> **DATA EXCERPT**:

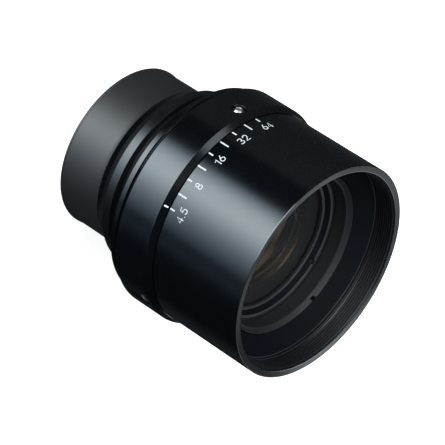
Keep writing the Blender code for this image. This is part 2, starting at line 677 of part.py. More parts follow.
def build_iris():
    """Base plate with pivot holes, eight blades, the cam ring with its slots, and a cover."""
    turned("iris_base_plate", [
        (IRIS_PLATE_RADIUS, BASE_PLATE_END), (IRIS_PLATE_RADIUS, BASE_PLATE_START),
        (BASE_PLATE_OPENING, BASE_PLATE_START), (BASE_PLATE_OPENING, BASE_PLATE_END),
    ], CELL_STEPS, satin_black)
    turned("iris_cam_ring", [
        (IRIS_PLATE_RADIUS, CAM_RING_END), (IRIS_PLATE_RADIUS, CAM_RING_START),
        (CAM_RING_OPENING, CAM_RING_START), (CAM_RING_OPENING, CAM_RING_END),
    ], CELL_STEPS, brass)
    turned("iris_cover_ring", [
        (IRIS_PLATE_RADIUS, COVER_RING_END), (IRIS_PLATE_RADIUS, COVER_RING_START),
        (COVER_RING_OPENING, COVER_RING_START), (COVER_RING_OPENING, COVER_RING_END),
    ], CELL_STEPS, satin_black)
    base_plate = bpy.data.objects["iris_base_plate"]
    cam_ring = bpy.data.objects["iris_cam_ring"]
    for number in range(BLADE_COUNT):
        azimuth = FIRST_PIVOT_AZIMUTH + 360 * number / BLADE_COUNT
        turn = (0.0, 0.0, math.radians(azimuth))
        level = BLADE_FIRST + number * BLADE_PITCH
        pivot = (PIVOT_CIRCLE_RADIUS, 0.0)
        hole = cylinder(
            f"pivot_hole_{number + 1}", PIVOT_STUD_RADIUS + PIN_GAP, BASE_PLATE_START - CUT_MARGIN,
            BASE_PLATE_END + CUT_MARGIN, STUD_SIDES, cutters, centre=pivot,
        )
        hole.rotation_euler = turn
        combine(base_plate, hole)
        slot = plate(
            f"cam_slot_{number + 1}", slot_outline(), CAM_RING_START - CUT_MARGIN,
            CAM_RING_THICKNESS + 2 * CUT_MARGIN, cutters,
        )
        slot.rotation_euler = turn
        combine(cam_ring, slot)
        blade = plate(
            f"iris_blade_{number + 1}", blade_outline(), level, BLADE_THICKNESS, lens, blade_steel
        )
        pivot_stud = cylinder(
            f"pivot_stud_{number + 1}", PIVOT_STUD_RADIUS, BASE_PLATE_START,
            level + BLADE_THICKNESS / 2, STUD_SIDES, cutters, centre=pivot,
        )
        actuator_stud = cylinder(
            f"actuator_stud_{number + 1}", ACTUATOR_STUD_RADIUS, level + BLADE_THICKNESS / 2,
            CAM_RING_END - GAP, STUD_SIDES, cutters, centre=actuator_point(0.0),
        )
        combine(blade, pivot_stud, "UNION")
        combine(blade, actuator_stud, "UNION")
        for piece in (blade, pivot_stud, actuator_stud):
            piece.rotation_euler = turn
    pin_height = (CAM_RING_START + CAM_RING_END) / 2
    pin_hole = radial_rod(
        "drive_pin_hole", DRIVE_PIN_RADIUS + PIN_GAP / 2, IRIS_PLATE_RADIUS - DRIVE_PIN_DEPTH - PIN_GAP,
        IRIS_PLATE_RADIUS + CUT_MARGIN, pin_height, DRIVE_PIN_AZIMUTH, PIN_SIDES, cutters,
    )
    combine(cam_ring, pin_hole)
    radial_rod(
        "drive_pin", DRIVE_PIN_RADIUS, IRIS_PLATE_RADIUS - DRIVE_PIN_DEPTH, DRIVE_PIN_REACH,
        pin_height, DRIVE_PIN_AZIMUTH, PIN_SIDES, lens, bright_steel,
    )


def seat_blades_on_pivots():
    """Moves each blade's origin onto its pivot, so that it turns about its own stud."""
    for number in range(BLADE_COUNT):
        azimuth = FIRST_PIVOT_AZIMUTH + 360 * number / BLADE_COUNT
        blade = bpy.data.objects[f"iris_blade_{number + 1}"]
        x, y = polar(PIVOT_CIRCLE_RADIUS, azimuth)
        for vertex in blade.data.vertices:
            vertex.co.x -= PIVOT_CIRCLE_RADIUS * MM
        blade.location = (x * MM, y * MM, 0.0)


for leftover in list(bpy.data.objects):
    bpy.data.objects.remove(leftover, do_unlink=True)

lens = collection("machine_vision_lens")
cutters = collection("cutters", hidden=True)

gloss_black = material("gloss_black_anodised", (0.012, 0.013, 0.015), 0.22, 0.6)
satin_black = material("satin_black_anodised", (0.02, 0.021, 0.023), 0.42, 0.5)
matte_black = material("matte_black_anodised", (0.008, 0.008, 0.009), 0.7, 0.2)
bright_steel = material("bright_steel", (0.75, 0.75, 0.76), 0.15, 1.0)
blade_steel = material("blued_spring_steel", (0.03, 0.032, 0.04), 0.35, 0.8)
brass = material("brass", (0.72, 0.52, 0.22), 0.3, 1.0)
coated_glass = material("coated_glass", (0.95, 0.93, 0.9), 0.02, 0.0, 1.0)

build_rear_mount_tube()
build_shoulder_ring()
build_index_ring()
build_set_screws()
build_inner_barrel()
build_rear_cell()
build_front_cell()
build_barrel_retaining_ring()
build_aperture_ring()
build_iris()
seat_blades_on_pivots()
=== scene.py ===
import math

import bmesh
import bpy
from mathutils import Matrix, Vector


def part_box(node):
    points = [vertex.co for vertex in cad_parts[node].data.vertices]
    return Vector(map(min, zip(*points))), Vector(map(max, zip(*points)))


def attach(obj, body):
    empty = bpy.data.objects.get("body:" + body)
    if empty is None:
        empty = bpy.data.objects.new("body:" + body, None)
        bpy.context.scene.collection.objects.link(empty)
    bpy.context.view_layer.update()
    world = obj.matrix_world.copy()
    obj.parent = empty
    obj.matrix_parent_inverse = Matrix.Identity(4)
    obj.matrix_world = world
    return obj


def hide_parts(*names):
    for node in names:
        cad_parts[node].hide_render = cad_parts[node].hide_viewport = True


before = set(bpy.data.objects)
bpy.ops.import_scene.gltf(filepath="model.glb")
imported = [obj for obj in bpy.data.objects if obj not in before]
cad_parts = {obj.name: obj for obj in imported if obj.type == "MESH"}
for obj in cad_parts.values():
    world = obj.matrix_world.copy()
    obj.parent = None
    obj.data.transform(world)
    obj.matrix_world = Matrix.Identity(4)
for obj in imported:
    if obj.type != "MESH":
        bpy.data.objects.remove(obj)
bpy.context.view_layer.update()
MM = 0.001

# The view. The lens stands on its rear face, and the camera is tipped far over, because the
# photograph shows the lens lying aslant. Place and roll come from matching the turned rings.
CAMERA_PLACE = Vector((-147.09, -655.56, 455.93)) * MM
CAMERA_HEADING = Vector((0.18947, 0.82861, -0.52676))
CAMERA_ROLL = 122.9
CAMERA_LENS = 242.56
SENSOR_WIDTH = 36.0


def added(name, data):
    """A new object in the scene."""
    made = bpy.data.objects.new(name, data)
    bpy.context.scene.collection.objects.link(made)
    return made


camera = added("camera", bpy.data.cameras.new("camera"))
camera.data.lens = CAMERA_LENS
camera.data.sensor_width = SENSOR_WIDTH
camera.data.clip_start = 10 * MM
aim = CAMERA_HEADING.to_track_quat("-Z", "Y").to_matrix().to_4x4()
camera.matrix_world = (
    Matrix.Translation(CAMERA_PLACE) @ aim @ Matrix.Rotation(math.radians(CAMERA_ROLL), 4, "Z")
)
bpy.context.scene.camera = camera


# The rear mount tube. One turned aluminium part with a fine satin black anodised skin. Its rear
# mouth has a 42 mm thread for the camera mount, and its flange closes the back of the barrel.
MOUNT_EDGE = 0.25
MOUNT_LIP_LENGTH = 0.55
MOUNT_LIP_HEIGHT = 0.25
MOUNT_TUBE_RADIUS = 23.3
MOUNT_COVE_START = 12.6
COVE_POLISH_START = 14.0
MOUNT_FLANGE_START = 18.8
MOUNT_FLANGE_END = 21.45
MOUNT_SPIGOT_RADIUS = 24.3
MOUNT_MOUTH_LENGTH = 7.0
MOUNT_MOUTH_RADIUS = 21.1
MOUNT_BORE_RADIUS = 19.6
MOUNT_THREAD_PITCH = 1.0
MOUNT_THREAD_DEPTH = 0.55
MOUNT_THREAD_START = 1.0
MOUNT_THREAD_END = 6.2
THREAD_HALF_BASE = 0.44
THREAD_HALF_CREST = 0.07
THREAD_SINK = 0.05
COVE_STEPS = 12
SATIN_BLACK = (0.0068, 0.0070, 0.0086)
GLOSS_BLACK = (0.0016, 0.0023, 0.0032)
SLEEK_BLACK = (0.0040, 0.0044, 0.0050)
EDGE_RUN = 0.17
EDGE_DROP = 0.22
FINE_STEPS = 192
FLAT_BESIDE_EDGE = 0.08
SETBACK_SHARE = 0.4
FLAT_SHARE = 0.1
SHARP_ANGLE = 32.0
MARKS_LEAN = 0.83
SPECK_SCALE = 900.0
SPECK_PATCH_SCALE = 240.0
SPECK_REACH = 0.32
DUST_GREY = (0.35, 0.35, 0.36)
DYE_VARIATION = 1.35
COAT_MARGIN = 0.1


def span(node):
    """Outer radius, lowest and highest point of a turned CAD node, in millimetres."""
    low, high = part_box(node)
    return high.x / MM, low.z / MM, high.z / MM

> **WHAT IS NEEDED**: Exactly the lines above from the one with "if empty is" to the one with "obj.matrix_parent_inverse = Matrix.Identity(4)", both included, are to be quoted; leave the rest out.

> **TASK RESPONSE**:
    if empty is None:
        empty = bpy.data.objects.new("body:" + body, None)
        bpy.context.scene.collection.objects.link(empty)
    bpy.context.view_layer.update()
    world = obj.matrix_world.copy()
    obj.parent = empty
    obj.matrix_parent_inverse = Matrix.Identity(4)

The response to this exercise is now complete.